◆ DATASET:
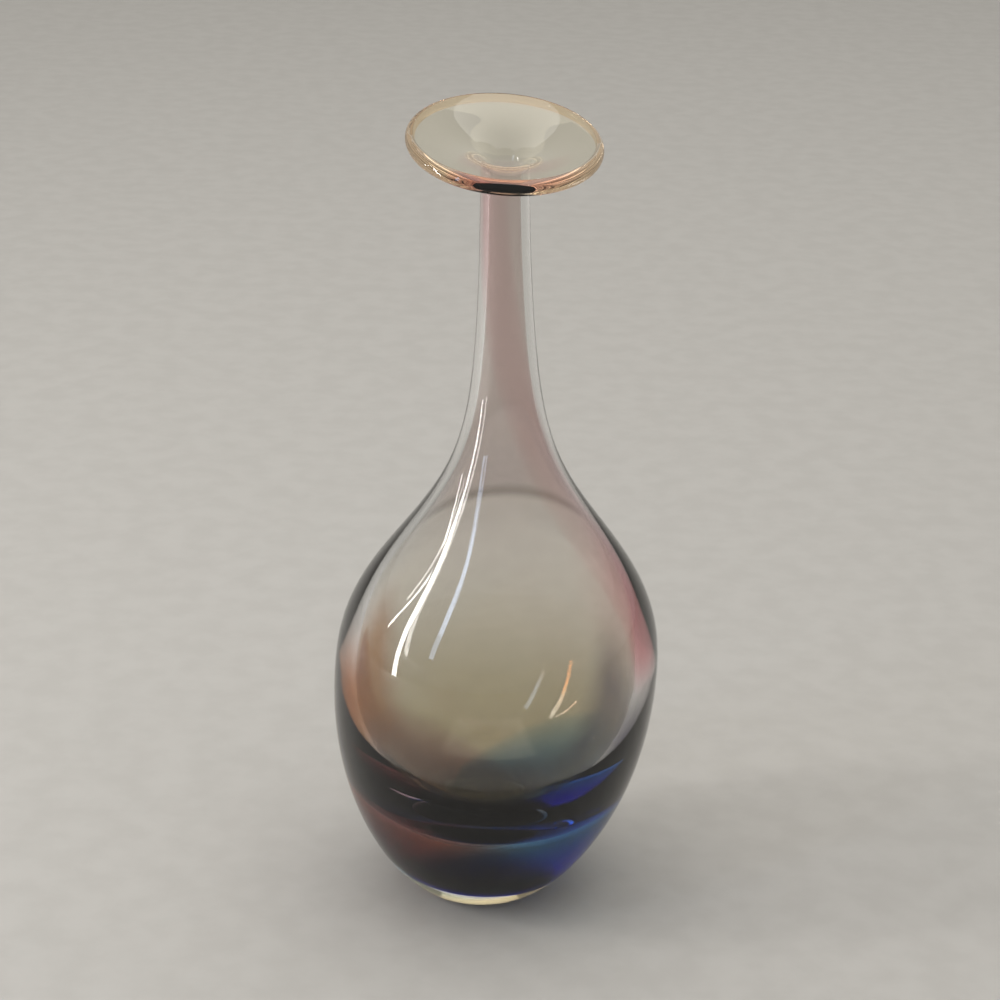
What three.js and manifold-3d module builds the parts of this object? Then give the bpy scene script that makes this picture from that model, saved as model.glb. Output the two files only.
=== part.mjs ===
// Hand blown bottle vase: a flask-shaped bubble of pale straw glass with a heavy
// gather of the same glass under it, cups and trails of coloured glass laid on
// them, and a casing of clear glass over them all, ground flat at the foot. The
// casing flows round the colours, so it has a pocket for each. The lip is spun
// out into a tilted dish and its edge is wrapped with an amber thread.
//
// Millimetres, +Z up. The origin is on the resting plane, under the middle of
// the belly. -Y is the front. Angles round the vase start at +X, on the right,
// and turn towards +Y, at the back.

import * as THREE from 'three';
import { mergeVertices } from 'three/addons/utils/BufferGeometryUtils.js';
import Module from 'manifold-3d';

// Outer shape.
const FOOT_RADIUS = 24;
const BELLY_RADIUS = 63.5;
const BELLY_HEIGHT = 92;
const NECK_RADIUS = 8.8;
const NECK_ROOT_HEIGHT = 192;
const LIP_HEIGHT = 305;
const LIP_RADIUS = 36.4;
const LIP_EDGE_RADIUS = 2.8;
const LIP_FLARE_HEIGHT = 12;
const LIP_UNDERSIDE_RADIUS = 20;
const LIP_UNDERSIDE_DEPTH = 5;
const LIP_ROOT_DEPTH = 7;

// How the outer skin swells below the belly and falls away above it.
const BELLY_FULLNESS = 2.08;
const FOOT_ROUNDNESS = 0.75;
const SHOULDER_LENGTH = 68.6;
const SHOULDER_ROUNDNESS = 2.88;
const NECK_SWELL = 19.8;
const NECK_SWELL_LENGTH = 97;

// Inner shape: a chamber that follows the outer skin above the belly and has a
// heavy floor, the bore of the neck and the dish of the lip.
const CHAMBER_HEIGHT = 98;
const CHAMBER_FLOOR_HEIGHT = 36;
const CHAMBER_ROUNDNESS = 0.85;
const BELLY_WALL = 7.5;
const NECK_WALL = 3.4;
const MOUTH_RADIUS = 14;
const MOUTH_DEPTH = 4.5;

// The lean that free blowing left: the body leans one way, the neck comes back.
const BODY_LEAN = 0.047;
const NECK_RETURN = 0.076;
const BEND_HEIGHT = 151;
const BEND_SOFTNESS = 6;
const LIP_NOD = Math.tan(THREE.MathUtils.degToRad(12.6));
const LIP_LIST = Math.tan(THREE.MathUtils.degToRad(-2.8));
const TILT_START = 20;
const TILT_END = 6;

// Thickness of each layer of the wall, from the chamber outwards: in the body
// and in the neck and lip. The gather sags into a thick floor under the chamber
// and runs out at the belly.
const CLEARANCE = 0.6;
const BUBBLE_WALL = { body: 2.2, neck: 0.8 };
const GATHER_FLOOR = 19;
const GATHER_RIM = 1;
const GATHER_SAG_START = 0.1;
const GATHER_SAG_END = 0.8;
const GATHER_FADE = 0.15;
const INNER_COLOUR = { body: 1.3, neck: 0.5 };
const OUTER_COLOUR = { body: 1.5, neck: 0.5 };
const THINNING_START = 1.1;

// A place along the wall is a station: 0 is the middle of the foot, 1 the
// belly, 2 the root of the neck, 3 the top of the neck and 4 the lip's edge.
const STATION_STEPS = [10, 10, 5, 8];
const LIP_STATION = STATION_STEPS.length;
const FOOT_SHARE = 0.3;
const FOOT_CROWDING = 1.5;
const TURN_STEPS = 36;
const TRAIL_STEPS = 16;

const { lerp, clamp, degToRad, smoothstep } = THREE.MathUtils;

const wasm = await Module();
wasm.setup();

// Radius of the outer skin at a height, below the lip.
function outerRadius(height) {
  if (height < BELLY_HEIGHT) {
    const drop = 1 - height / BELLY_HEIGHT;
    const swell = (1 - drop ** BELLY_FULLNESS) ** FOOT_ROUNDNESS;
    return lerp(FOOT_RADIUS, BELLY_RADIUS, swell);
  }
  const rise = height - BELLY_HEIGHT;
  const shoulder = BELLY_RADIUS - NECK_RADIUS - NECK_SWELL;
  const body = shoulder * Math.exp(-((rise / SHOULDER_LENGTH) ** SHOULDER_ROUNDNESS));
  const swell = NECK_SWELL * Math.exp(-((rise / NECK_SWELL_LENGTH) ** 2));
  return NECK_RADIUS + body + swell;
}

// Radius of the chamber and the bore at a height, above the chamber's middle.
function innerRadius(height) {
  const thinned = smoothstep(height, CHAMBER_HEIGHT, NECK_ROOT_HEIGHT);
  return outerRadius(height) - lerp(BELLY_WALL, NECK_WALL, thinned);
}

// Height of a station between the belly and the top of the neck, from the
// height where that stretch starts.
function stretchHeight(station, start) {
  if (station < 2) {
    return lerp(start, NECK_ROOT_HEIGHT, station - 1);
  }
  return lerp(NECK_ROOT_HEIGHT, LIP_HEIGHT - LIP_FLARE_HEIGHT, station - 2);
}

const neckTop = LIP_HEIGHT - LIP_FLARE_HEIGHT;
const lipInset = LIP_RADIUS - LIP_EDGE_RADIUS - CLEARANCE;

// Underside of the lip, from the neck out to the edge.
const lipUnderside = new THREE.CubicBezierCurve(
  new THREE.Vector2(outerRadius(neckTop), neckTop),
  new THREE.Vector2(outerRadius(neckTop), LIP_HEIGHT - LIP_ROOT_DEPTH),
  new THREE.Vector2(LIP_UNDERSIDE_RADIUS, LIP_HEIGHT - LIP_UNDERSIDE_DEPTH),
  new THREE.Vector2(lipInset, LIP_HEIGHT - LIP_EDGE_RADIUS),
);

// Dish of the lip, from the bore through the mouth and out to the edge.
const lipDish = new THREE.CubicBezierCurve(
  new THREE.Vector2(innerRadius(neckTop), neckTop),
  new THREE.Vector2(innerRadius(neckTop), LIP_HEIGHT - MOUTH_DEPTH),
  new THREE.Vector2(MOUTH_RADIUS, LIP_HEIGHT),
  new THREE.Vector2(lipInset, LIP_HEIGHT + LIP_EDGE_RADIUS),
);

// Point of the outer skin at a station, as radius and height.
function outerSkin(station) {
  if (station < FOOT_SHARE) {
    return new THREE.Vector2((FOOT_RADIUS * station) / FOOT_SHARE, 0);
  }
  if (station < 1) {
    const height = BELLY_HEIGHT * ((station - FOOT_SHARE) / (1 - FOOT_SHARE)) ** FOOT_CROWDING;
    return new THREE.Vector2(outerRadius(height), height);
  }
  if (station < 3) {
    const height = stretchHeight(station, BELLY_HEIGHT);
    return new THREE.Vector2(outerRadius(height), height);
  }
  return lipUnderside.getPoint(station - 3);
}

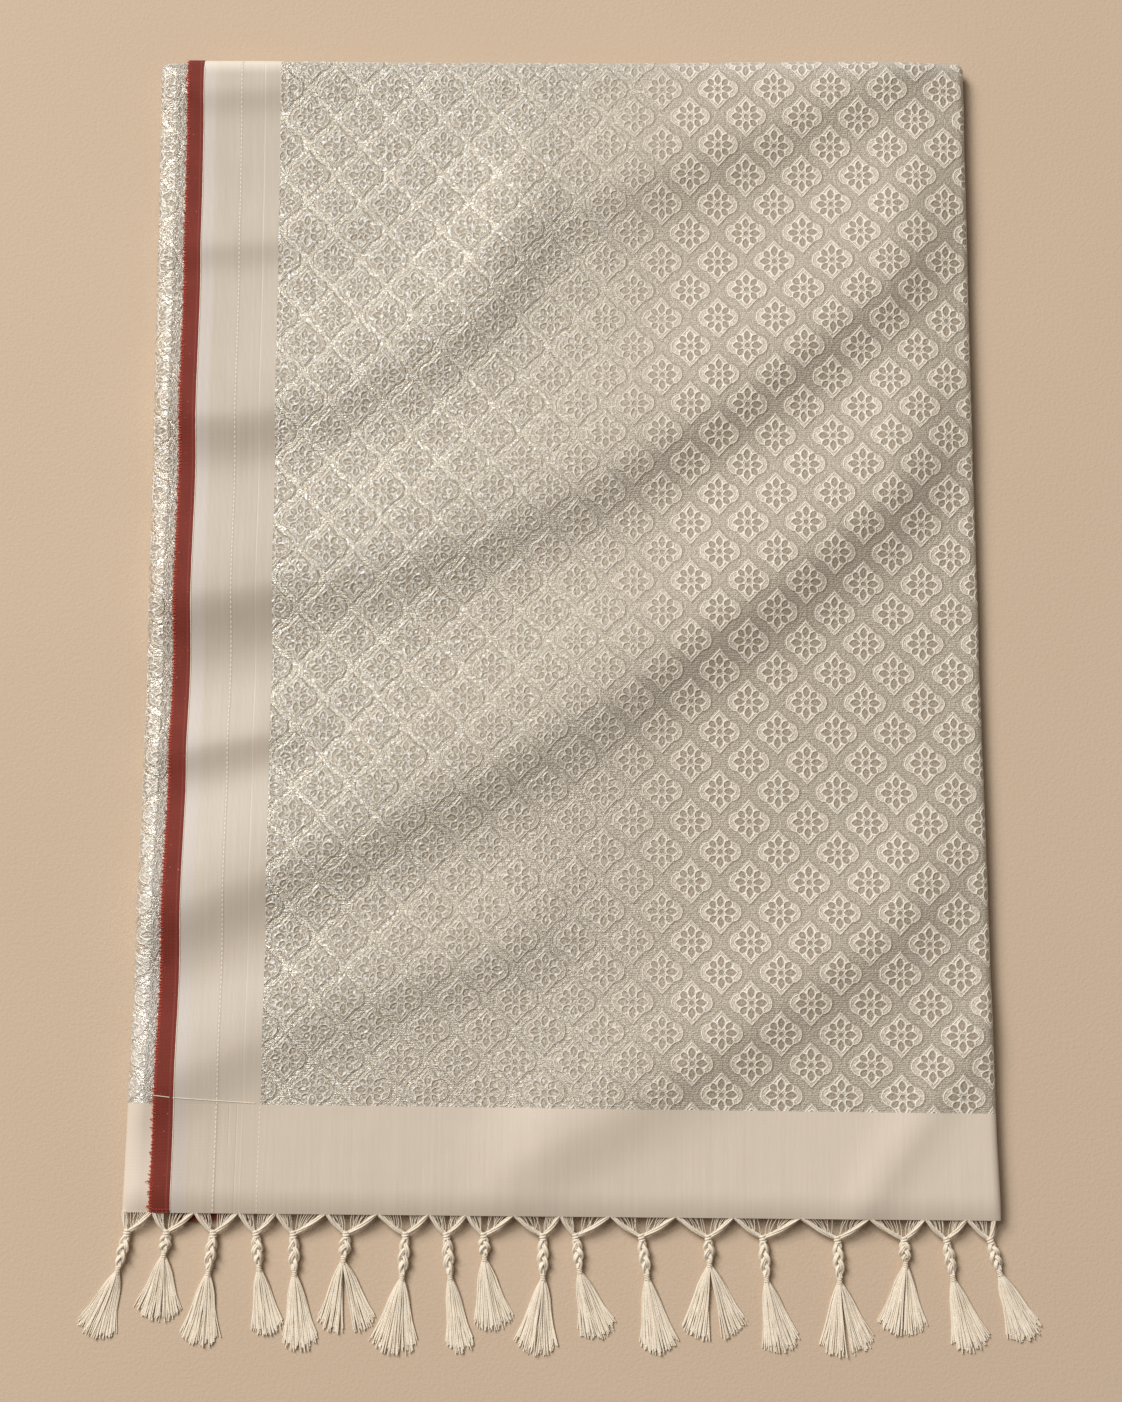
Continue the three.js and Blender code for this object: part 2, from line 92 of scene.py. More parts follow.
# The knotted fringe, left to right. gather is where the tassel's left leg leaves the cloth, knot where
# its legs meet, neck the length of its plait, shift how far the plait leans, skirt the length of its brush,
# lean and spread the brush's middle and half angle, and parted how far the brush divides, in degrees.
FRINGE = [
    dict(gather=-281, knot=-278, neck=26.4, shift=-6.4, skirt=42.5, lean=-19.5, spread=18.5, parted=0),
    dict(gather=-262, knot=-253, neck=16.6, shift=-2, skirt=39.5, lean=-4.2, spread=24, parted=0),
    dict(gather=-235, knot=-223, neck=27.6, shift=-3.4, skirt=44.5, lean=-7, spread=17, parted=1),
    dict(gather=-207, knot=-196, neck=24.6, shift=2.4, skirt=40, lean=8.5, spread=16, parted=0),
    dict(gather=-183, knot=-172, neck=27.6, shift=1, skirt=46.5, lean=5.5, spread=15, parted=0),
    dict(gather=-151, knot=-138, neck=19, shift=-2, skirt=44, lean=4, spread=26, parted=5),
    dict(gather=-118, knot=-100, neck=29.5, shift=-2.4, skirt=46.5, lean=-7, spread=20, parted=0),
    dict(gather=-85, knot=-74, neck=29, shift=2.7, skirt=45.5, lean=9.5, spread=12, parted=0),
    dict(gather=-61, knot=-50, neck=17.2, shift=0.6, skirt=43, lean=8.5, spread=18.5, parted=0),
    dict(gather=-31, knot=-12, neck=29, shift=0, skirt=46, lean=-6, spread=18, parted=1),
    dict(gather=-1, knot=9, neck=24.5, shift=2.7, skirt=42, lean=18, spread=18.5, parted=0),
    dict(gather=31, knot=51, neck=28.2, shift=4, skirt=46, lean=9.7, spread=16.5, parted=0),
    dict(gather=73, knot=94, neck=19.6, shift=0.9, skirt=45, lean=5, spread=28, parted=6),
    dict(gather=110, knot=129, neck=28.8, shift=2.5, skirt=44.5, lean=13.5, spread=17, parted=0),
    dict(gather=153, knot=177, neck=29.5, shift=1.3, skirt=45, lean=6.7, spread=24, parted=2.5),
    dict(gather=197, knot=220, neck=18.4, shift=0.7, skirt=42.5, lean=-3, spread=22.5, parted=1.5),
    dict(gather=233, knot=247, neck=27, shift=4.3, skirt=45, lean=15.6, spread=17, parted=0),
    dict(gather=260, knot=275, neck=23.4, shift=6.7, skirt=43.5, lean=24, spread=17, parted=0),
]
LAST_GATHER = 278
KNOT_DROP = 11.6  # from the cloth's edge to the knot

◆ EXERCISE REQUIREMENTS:
Note how many lines in the listing above hold the string "object", then give only that figure.

◆ OUTPUT FOR THIS EXERCISE:
2